- **WRITTEN EXERCISE**
Please repeat, exactly and with nothing added, the lines running from the line that contains "revolve(axis=Axis.X, revolution_arc=label_above_deg +" to the line that contains "if empty is", both lines included.

- **RECORD SET**
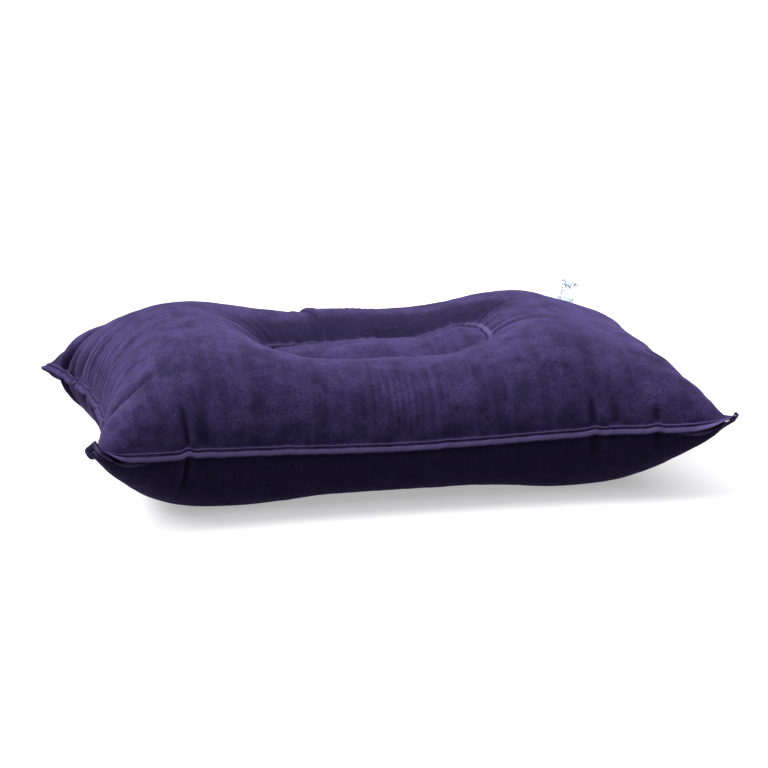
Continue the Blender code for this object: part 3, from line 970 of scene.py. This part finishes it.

==

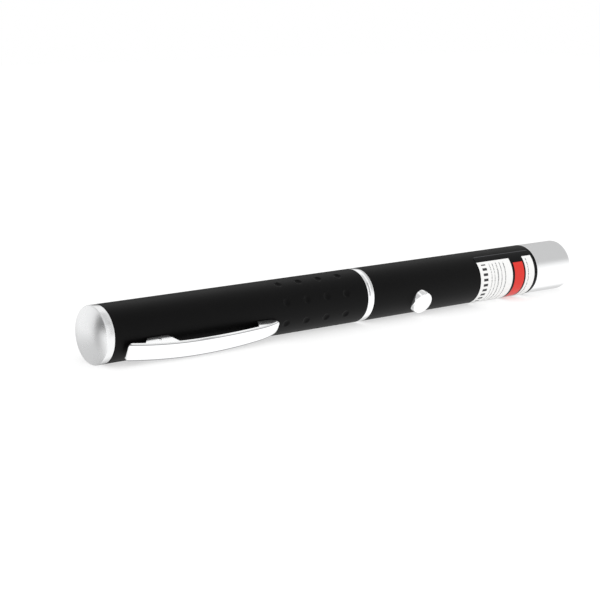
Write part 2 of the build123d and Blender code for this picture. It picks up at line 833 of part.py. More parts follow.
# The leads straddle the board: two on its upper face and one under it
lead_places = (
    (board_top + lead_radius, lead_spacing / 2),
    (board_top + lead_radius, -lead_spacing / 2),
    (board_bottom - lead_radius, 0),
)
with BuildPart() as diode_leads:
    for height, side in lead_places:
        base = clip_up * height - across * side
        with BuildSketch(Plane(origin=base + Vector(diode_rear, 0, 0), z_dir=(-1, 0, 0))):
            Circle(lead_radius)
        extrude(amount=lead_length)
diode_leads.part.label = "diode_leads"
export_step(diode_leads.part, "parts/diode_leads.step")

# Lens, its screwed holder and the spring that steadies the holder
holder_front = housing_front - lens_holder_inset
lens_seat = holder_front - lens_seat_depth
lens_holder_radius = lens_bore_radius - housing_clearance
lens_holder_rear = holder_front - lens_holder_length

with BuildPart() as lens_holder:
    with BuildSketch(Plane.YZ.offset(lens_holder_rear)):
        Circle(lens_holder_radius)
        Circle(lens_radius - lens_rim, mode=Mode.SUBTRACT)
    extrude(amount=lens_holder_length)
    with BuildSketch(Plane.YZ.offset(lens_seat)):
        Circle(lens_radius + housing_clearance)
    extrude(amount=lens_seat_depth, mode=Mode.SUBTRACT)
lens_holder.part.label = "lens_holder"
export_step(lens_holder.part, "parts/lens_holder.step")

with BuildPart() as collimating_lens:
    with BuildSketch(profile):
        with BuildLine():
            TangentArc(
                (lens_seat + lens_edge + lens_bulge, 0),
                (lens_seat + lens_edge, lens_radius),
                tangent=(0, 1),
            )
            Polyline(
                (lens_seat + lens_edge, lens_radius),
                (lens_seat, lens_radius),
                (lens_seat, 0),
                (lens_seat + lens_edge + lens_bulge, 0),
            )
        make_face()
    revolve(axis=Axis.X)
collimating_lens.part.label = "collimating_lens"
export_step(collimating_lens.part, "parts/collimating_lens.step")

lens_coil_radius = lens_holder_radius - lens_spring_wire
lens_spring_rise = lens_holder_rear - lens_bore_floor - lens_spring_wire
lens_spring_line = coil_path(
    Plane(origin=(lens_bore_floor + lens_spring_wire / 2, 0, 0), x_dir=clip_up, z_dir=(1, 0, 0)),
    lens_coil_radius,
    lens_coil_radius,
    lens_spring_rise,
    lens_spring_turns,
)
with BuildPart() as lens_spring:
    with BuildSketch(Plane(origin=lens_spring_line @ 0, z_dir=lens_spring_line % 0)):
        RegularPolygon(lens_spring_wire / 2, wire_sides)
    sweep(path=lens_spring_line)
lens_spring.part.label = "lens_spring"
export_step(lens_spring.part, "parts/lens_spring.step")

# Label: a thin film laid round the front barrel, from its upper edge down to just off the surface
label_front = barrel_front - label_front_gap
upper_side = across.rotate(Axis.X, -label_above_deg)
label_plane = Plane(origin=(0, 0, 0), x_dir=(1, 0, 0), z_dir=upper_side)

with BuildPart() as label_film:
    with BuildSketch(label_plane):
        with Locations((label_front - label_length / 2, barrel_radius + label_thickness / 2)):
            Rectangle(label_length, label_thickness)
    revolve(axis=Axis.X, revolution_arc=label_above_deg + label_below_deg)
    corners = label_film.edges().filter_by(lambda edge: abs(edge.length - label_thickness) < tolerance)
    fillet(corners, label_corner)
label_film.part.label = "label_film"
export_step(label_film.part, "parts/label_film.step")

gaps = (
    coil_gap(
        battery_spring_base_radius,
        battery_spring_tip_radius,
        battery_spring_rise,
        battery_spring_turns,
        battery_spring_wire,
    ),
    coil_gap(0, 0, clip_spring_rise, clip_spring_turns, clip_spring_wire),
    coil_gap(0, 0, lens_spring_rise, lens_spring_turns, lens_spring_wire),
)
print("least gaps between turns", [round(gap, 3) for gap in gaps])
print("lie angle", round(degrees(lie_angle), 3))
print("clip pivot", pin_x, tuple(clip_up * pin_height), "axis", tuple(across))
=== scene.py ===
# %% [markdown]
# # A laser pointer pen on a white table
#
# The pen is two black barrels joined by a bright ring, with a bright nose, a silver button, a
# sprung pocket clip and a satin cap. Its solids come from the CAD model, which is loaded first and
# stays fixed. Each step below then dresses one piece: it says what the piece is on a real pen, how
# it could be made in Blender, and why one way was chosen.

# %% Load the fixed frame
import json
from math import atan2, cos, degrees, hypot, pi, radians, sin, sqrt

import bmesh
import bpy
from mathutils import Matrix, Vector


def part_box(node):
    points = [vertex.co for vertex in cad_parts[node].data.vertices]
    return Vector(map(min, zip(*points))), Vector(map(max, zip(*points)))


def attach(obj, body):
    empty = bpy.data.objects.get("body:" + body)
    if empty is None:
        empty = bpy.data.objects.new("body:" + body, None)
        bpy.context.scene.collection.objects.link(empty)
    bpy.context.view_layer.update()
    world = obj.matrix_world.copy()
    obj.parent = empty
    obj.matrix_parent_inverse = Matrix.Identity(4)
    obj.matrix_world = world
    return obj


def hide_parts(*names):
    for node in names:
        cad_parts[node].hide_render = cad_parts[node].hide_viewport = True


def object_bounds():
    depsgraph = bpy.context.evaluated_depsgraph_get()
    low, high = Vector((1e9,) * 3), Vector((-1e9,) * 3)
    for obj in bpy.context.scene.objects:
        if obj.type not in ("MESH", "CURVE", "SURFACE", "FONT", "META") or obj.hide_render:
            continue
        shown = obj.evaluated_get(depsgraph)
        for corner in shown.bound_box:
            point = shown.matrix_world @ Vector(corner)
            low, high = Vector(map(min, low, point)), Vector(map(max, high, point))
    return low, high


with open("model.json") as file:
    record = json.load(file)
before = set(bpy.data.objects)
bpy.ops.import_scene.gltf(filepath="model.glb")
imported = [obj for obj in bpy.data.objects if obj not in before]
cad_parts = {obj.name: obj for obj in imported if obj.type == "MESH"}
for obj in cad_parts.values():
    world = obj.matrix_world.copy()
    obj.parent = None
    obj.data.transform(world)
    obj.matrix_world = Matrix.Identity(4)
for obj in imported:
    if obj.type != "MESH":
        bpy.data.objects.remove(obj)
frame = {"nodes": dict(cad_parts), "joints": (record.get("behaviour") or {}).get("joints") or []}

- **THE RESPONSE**
    revolve(axis=Axis.X, revolution_arc=label_above_deg + label_below_deg)
    corners = label_film.edges().filter_by(lambda edge: abs(edge.length - label_thickness) < tolerance)
    fillet(corners, label_corner)
label_film.part.label = "label_film"
export_step(label_film.part, "parts/label_film.step")

gaps = (
    coil_gap(
        battery_spring_base_radius,
        battery_spring_tip_radius,
        battery_spring_rise,
        battery_spring_turns,
        battery_spring_wire,
    ),
    coil_gap(0, 0, clip_spring_rise, clip_spring_turns, clip_spring_wire),
    coil_gap(0, 0, lens_spring_rise, lens_spring_turns, lens_spring_wire),
)
print("least gaps between turns", [round(gap, 3) for gap in gaps])
print("lie angle", round(degrees(lie_angle), 3))
print("clip pivot", pin_x, tuple(clip_up * pin_height), "axis", tuple(across))
=== scene.py ===
# %% [markdown]
# # A laser pointer pen on a white table
#
# The pen is two black barrels joined by a bright ring, with a bright nose, a silver button, a
# sprung pocket clip and a satin cap. Its solids come from the CAD model, which is loaded first and
# stays fixed. Each step below then dresses one piece: it says what the piece is on a real pen, how
# it could be made in Blender, and why one way was chosen.

# %% Load the fixed frame
import json
from math import atan2, cos, degrees, hypot, pi, radians, sin, sqrt

import bmesh
import bpy
from mathutils import Matrix, Vector


def part_box(node):
    points = [vertex.co for vertex in cad_parts[node].data.vertices]
    return Vector(map(min, zip(*points))), Vector(map(max, zip(*points)))


def attach(obj, body):
    empty = bpy.data.objects.get("body:" + body)
    if empty is None:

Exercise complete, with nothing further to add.